Volvidos pouco mais de 40 dias da tomada de posse do XXIV Governo Constitucional, interessa analisar, na saúde, o legado recebido, as perspectivas e as inquietações, particularmente perante um Verão que se aproxima, inexoravelmente, representando sempre um teste de resistência para o Serviço Nacional de Saúde (SNS) – e para o sistema como um todo – ano após ano.
Manuel Pizarro deixou a pasta da saúde e se, inicialmente, se aventou que a criação da Direcção Executiva do SNS poderia, de alguma forma, protegê-lo na prestação de contas e esclarecimentos, acabou antes por eclipsá-lo e, apesar de se ter previsto abertura ao diálogo, sai parcamente com um acordo com os médicos assinado apenas por um dos sindicatos e muitos problemas de fundo do SNS por resolver. Já Fernando Araújo, primeiro CEO do SNS, pediu a demissão, sem surpresas, perante algumas divergências com a linha estratégica do novo governo, mas deixa legado: destaque para o simplex iniciado na saúde, com a autodeclaração de doença, a desburocratização na emissão e verificação de “baixas” médicas e ampliação da validade de receitas médicas e de meios complementares de diagnóstico e terapêutica para 12 meses.

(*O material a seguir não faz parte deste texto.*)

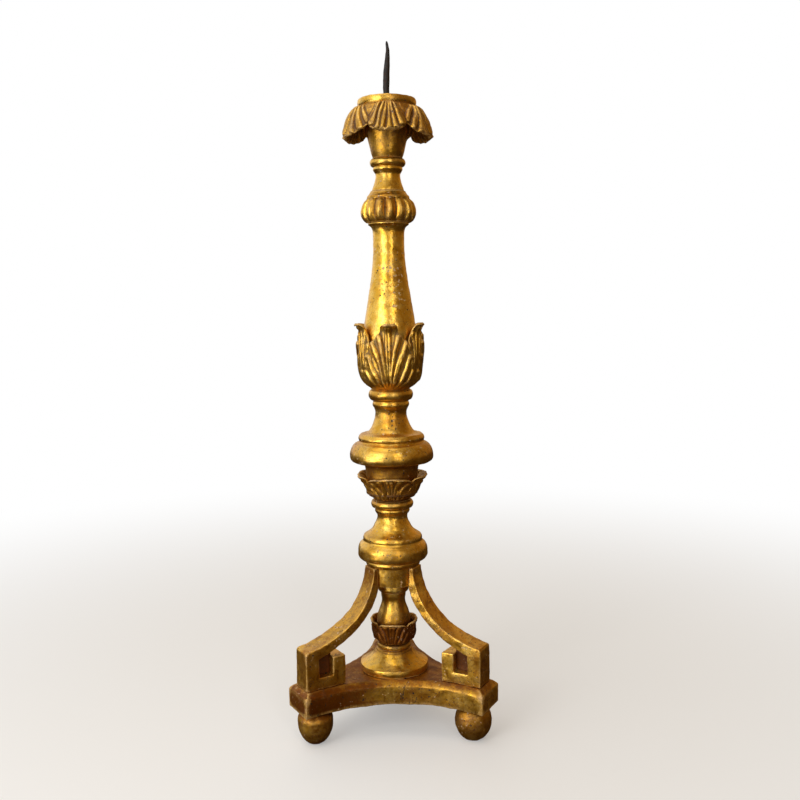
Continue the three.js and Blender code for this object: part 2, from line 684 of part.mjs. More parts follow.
function shaftGeometry() {
  const belly = shaftBottom + SHAFT_BELLY_HEIGHT;
  const neck = shaftBottom + SHAFT_NECK_HEIGHT;
  const slope = new THREE.CubicBezierCurve(
    new THREE.Vector2(SHAFT_BELLY_RADIUS, belly),
    new THREE.Vector2(SHAFT_BELLY_RADIUS - 4.5, belly + SHAFT_BELLY_HEIGHT * 0.6),
    new THREE.Vector2(SHAFT_NECK_RADIUS, neck - SHAFT_BELLY_HEIGHT * 0.8),
    new THREE.Vector2(SHAFT_NECK_RADIUS, neck));
  return turned([
    ...tenonBelow(SHAFT_TENON_RADIUS, SHAFT_TENON_LENGTH + MAIN_CUP_FLOOR + 2 * FIT, shaftBottom),
    [SHAFT_FOOT_RADIUS, shaftBottom],
    [(SHAFT_FOOT_RADIUS + SHAFT_BELLY_RADIUS) / 2, (shaftBottom + belly) / 2],
    ...slope.getPoints(6).map((point) => [point.x, point.y]),
    ...bend([SHAFT_NECK_RADIUS, neck + (shaftTop - neck) * 0.6], [SHAFT_NECK_RADIUS + 1, shaftTop - SHAFT_TOP_HEIGHT - 2],
      [SHAFT_TOP_RADIUS, shaftTop - SHAFT_TOP_HEIGHT], 3),
    [SHAFT_TOP_RADIUS, shaftTop],
    ...socketAbove(UPPER_NECK_TENON_RADIUS, UPPER_NECK_TENON_LENGTH, shaftTop),
  ]);
}

function upperNeckGeometry() {
  const waist = upperNeckBottom + UPPER_NECK_WAIST_HEIGHT;
  const through = GADROON_HEIGHT + SHOULDER_HEIGHT + 2 * FIT;
  return turned([
    ...tenonBelow(UPPER_NECK_TENON_RADIUS, UPPER_NECK_TENON_LENGTH + through, upperNeckBottom),
    ...bend([UPPER_NECK_FOOT_RADIUS, upperNeckBottom], [UPPER_NECK_WAIST_RADIUS + 1, upperNeckBottom + 9],
      [UPPER_NECK_WAIST_RADIUS, waist], 4),
    ...bend([UPPER_NECK_WAIST_RADIUS, waist], [UPPER_NECK_WAIST_RADIUS, topBeadBottom - 6],
      [UPPER_NECK_TOP_RADIUS, topBeadBottom - 3], 2),
    [UPPER_NECK_TOP_RADIUS, topBeadBottom],
    ...bead(TOP_BEAD_GROOVE, TOP_BEAD_RADIUS, topBeadBottom, upperNeckTop),
    ...socketAbove(CONE_TENON_RADIUS, CONE_TENON_LENGTH, upperNeckTop),
  ]);
}

function coneGeometry() {
  return turned([
    ...tenonBelow(CONE_TENON_RADIUS, CONE_TENON_LENGTH, coneBottom),
    [CONE_FOOT_RADIUS, coneBottom],
    ...bend([CONE_FOOT_RADIUS + 1, coneBottom + 4],
      [CONE_BODY_RADIUS - 2.5, coneBottom + CONE_BODY_HEIGHT / 2],
      [CONE_BODY_RADIUS, coneBottom + CONE_BODY_HEIGHT], 3),
    [CONE_SHOULDER_RADIUS, coneTop - CROWN_COLLAR_HEIGHT - FIT],
    [CONE_TOP_RADIUS, coneTop - CROWN_COLLAR_HEIGHT - FIT],
    [CONE_TOP_RADIUS, coneTop],
    ...socketAbove(SPIKE_RADIUS, tangInCone, coneTop),
  ]);
}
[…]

Para além, claro, da “grande reforma”: a generalização por decreto do modelo de unidade local de saúde (ULS) a todo o país, sem ser, no entanto, conhecida a evidência que fundamentou esta decisão. Trata-se de um modelo de integração vertical de cuidados que, apesar de conceptualmente apresentar vantagens, depende para o sucesso da implementação do contexto local e da cultura organizacional. No terreno, têm sido notadas, nestes primeiros 5 meses de modelo ULS, a secundarização dos cuidados de saúde primários e a complexificação dos circuitos burocráticos e de decisão, claramente em contraciclo com os objectivos iniciais. Entretanto, o Decreto-Lei que extingue as administrações regionais de saúde (ARS) foi aprovado em Conselho de Ministros, mas não promulgado, tendo sido devolvido pelo Presidente da República ao novo governo. Antecipo, por conseguinte, a extinção efectiva das ARS e um possível modelo alternativo às ULS nos hospitais universitários.
Ana Paula Martins, nova ministra da saúde, conseguiu nestes primeiros dias de governação ver aprovada uma medida socialmente relevante: a gratuitidade de medicamentos sujeitos a receita médica para os beneficiários do complemento solidário para idosos. Por outro lado, com o Verão a aproximar-se e perante a situação actual difícil do SNS, nomeou um grupo de trabalho para apresentar um plano de emergência em 30 dias. Este grupo, constituído por 13 peritos – não obstante, nenhum deles médico dos Cuidados de Saúde Primários, o que seria importante – dará seguimento à promessa já elencada no programa da Aliança Democrática de apresentar um “Plano de Emergência SNS 2024-2025, nos primeiros 60 dias do novo Governo”. Certo é que as próximas semanas trarão dois momentos fundamentais para o SNS: o início do processo de negociação excepcional com os sindicatos apontado pelo ministério da saúde para 27 de Maio e a apresentação do supracitado plano de emergência, que ocorrerá a 2 de Junho.